Stated goal –
Print exactly those lines that run from the beginning of the data to the line bearing "GAP = 0.0003", inclusive.

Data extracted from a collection
++++

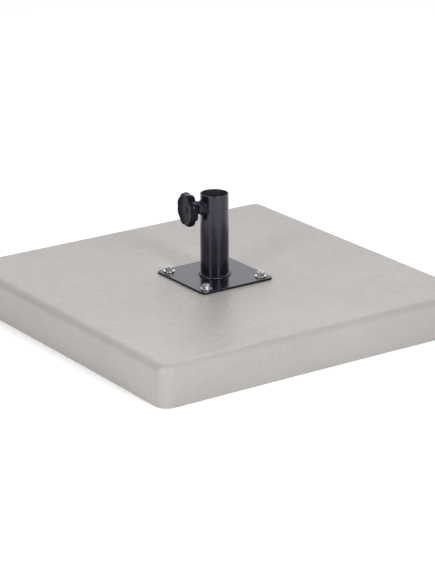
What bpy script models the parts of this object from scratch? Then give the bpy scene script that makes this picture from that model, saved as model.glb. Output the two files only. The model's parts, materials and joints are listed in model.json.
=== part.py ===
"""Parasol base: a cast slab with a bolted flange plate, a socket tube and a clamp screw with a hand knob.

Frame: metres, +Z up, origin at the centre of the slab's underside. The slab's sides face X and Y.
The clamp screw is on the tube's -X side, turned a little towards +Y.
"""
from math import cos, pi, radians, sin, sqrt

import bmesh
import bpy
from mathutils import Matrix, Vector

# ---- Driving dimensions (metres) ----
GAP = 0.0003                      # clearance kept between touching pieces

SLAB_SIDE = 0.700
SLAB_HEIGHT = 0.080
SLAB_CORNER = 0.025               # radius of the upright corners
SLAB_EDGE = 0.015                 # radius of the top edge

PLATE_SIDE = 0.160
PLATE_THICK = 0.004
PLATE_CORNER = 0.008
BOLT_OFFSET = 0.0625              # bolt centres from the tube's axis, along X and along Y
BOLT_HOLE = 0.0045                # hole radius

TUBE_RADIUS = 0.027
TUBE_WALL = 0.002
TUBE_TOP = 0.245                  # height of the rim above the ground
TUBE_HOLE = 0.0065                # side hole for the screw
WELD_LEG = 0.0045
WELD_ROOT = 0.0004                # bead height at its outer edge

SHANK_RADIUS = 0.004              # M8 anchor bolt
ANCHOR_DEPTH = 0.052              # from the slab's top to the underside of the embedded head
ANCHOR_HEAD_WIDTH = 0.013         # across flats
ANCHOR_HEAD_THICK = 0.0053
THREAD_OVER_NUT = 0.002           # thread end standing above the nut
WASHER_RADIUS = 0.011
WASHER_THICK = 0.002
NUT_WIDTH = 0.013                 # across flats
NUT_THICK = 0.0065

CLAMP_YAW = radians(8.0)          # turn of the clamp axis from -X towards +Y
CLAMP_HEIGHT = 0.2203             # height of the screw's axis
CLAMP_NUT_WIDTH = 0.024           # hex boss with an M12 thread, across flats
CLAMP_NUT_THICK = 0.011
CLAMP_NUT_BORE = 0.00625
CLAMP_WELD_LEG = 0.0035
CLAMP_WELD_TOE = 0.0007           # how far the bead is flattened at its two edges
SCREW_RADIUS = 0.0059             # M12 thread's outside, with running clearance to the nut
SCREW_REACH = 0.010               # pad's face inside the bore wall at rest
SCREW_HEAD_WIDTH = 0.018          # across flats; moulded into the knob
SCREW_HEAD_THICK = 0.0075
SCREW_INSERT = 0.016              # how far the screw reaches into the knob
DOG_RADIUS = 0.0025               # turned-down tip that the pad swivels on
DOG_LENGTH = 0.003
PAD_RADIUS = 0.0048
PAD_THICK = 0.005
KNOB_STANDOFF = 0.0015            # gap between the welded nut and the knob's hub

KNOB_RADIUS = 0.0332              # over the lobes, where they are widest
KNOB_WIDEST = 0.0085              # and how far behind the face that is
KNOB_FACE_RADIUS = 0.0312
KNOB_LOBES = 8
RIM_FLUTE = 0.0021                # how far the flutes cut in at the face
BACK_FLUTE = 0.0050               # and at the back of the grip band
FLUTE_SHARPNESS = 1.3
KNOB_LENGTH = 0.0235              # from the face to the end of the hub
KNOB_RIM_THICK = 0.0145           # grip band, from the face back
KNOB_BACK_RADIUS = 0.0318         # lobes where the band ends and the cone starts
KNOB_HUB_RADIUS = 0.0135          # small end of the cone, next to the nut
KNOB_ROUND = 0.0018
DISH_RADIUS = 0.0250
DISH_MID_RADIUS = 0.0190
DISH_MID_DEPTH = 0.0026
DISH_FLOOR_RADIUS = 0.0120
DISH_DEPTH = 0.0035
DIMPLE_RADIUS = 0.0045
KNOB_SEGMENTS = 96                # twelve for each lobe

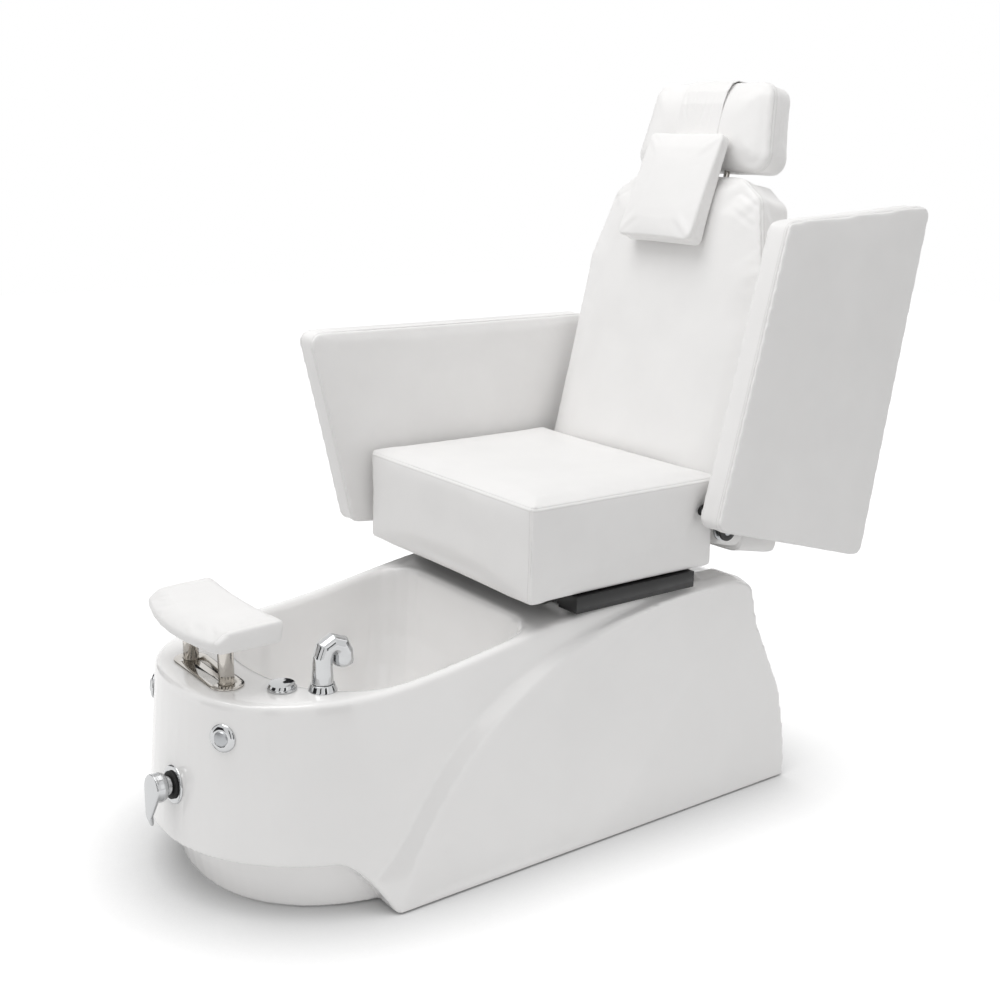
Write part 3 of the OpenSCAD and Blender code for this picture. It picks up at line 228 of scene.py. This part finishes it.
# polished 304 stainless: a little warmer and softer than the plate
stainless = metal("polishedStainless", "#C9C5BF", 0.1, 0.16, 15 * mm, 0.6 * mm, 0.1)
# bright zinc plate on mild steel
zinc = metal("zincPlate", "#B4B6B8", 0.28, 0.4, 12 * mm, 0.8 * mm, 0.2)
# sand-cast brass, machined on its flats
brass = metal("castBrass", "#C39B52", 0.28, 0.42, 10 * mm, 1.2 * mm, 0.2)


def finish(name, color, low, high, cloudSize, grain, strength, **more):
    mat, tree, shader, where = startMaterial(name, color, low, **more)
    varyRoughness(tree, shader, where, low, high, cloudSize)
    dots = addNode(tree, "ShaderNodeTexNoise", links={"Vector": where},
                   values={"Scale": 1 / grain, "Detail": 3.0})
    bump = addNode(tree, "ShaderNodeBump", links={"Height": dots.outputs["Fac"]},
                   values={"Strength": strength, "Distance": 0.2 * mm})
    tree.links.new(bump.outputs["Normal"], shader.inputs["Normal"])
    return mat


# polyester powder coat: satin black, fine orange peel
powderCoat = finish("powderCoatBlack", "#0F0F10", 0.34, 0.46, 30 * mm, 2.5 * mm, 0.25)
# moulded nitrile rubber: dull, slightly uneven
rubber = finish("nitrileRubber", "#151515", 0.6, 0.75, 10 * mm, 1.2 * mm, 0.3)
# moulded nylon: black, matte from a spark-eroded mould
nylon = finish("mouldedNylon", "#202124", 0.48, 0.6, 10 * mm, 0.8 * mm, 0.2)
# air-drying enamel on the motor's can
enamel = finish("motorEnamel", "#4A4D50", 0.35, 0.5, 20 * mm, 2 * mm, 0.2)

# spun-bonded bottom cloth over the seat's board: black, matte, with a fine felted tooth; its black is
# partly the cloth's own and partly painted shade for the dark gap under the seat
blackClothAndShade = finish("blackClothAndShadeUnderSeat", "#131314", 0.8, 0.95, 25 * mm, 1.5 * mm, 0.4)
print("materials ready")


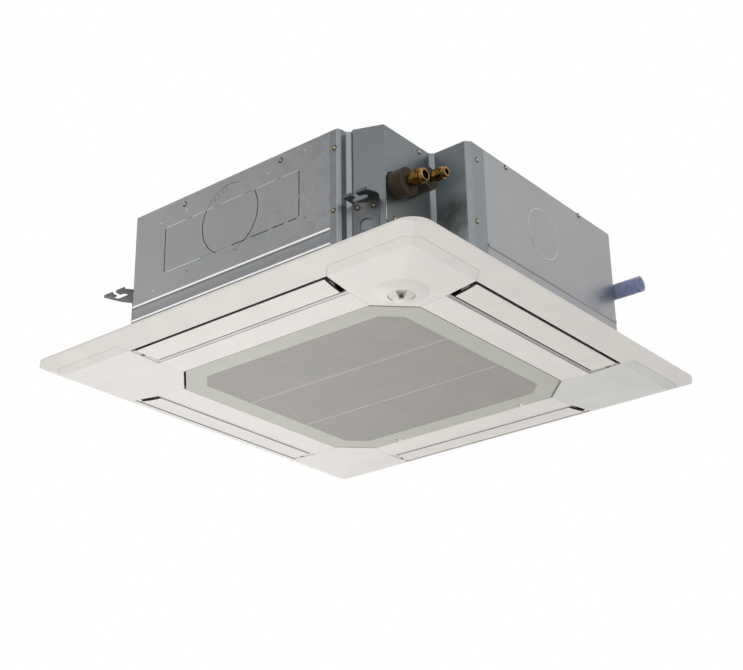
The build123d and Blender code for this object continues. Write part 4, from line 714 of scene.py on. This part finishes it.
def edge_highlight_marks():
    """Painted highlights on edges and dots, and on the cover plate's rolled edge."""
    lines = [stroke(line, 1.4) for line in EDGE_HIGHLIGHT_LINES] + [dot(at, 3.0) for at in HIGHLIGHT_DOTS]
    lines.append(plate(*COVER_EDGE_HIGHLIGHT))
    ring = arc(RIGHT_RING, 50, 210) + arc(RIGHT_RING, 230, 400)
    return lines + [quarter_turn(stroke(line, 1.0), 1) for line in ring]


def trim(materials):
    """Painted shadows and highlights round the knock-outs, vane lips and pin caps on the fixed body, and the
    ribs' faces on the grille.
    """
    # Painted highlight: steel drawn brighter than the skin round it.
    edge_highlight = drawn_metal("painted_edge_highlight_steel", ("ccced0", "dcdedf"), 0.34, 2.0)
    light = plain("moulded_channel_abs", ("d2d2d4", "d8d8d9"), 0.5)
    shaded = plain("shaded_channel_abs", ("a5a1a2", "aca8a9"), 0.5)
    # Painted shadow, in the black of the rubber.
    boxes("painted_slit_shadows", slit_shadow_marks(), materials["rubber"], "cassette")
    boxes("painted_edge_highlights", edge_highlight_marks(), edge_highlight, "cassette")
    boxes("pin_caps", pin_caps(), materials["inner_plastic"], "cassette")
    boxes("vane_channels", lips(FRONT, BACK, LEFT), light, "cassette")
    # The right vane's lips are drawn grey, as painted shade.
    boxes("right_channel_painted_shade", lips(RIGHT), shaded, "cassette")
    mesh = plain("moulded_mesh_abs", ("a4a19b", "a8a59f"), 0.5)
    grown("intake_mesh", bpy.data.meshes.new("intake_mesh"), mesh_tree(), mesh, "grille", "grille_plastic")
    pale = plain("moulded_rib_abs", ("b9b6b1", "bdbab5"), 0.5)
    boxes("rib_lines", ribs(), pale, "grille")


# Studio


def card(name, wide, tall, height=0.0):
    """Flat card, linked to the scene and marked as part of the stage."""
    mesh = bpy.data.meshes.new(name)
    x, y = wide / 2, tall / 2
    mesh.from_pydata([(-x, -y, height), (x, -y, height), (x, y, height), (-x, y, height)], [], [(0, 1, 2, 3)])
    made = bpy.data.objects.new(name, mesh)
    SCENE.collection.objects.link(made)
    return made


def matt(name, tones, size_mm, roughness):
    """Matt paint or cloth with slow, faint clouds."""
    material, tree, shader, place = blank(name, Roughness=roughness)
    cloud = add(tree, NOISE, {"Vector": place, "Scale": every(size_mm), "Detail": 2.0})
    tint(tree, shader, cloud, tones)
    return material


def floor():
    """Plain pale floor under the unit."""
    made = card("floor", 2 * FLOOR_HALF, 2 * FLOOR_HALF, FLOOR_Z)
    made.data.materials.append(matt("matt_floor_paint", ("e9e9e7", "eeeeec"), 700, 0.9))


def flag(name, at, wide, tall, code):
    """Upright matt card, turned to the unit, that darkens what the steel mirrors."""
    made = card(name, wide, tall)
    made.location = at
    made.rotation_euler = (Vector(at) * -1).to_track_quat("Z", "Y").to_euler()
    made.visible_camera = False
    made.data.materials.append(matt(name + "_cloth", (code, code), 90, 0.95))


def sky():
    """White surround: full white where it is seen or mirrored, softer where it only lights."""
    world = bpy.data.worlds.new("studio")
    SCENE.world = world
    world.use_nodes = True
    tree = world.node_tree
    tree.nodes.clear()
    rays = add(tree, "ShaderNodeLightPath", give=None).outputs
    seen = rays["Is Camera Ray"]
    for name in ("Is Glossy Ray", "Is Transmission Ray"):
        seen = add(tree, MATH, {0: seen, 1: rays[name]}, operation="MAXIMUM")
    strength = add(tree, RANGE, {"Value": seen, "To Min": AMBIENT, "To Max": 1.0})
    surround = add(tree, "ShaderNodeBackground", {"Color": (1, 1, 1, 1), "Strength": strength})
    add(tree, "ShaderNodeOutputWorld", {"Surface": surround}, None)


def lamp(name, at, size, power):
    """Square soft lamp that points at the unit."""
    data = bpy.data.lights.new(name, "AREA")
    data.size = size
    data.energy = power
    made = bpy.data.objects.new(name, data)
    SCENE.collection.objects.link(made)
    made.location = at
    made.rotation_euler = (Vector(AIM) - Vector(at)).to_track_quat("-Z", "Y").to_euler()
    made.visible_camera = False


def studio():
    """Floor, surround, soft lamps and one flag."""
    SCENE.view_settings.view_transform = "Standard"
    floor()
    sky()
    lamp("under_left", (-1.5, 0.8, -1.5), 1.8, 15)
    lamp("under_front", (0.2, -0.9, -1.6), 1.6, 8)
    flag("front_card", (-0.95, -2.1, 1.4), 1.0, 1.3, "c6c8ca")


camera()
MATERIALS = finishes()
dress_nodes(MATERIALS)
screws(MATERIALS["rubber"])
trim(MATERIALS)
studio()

++++

Exercise output –
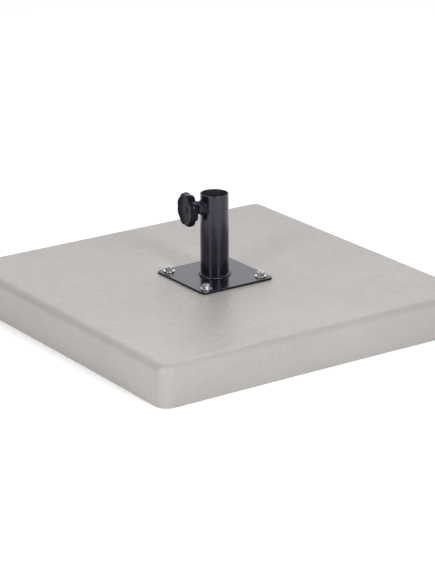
What bpy script models the parts of this object from scratch? Then give the bpy scene script that makes this picture from that model, saved as model.glb. Output the two files only. The model's parts, materials and joints are listed in model.json.
=== part.py ===
"""Parasol base: a cast slab with a bolted flange plate, a socket tube and a clamp screw with a hand knob.

Frame: metres, +Z up, origin at the centre of the slab's underside. The slab's sides face X and Y.
The clamp screw is on the tube's -X side, turned a little towards +Y.
"""
from math import cos, pi, radians, sin, sqrt

import bmesh
import bpy
from mathutils import Matrix, Vector

# ---- Driving dimensions (metres) ----
GAP = 0.0003                      # clearance kept between touching pieces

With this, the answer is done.